* Begin Available data *

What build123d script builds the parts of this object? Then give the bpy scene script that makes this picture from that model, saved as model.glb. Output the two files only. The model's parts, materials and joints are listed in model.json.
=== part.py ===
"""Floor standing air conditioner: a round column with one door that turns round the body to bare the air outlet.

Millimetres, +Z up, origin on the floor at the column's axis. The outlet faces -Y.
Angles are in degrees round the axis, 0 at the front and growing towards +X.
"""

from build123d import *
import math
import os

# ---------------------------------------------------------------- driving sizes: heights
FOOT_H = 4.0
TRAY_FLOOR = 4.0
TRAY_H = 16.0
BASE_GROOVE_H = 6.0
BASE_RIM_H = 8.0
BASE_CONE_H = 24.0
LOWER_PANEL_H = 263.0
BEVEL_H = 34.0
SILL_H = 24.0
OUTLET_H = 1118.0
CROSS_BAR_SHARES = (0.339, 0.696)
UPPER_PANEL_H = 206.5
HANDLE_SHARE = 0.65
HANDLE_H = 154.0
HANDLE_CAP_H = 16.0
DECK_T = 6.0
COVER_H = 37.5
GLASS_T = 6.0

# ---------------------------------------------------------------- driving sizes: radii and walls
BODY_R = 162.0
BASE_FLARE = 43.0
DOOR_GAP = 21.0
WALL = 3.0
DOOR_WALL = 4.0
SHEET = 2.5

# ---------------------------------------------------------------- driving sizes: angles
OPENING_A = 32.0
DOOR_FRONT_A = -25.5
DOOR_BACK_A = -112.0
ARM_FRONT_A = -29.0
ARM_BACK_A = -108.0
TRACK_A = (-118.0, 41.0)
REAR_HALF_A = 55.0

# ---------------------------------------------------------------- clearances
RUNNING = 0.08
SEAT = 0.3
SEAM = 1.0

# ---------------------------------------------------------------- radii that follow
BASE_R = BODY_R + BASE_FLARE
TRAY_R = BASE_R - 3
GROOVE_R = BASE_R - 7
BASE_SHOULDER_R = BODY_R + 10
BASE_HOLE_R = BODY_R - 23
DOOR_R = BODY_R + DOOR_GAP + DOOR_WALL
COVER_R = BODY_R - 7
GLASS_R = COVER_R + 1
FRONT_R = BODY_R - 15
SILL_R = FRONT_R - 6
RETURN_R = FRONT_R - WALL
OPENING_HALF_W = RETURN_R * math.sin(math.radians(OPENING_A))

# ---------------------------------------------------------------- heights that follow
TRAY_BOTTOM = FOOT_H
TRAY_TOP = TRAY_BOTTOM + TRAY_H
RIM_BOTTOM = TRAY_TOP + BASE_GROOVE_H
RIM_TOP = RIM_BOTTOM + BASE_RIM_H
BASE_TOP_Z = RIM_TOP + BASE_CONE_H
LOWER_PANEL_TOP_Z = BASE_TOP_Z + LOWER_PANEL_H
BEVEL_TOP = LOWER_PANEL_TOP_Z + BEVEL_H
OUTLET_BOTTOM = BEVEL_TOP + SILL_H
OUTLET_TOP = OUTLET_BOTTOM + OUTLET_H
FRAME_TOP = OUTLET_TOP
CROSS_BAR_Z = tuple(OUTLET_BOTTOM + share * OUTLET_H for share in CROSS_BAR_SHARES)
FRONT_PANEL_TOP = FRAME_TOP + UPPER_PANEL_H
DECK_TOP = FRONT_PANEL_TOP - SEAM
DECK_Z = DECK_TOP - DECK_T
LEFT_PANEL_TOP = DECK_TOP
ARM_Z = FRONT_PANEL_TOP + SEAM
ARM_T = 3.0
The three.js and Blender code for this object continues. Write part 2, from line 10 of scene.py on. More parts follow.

* End Available data *

Problem to solve: Which lines contain "parts"? Show each of them.

Completed task:
What build123d script builds the parts of this object? Then give the bpy scene script that makes this picture from that model, saved as model.glb. Output the two files only. The model's parts, materials and joints are listed in model.json.
The three.js and Blender code for this object continues. Write part 2, from line 10 of scene.py on. More parts follow.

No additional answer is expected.